= Stated goal =
Write out the whole of the material exactly.

■ ■ ■ ■ ■

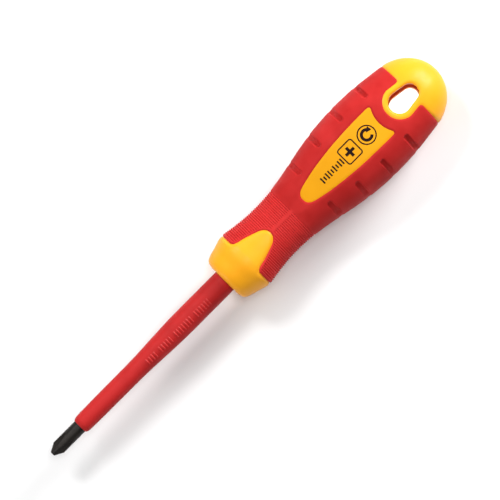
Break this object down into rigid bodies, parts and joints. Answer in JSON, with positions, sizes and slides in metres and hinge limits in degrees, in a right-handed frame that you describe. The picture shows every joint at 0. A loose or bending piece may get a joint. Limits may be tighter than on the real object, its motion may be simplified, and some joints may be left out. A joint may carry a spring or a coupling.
{
  "type": "insulated screwdriver",
  "caption": "Insulated cross-head screwdriver: black blade in a red sleeve, and an oval red and yellow moulded handle with a guard collar, notched grip and hanging slot.",
  "frame": {"origin": "centre of the end flat of the cross tip, on the blade's axis", "axes": "+X along the blade's axis from the tip to the handle's end, +Z straight out of the front label panel, +Y across the handle's width"},
  "size_m": [0.2224, 0.0374, 0.0324],
  "materials": {
    "black_steel": "black finished tool steel, satin",
    "sleeve_red": "smooth moulded insulation, satin",
    "core_red": "hard moulded plastic",
    "grip_red": "soft moulded elastomer, fine matte",
    "moulded_yellow": "hard moulded plastic, satin"
  },
  "bodies": {
    "root": {"blade": "black_steel", "blade_insulation": "sleeve_red", "handle_core": "core_red", "front_collar": "moulded_yellow", "soft_grip": "grip_red", "label_panel_front": "moulded_yellow", "label_panel_back": "moulded_yellow", "end_cap": "moulded_yellow"}
  },
  "joints": []
}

■ ■ ■ ■ ■

= Full response =
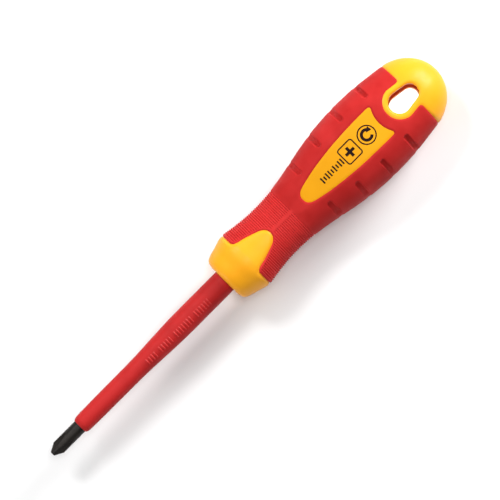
Break this object down into rigid bodies, parts and joints. Answer in JSON, with positions, sizes and slides in metres and hinge limits in degrees, in a right-handed frame that you describe. The picture shows every joint at 0. A loose or bending piece may get a joint. Limits may be tighter than on the real object, its motion may be simplified, and some joints may be left out. A joint may carry a spring or a coupling.
{
  "type": "insulated screwdriver",
  "caption": "Insulated cross-head screwdriver: black blade in a red sleeve, and an oval red and yellow moulded handle with a guard collar, notched grip and hanging slot.",
  "frame": {"origin": "centre of the end flat of the cross tip, on the blade's axis", "axes": "+X along the blade's axis from the tip to the handle's end, +Z straight out of the front label panel, +Y across the handle's width"},
  "size_m": [0.2224, 0.0374, 0.0324],
  "materials": {
    "black_steel": "black finished tool steel, satin",
    "sleeve_red": "smooth moulded insulation, satin",
    "core_red": "hard moulded plastic",
    "grip_red": "soft moulded elastomer, fine matte",
    "moulded_yellow": "hard moulded plastic, satin"
  },
  "bodies": {
    "root": {"blade": "black_steel", "blade_insulation": "sleeve_red", "handle_core": "core_red", "front_collar": "moulded_yellow", "soft_grip": "grip_red", "label_panel_front": "moulded_yellow", "label_panel_back": "moulded_yellow", "end_cap": "moulded_yellow"}
  },
  "joints": []
}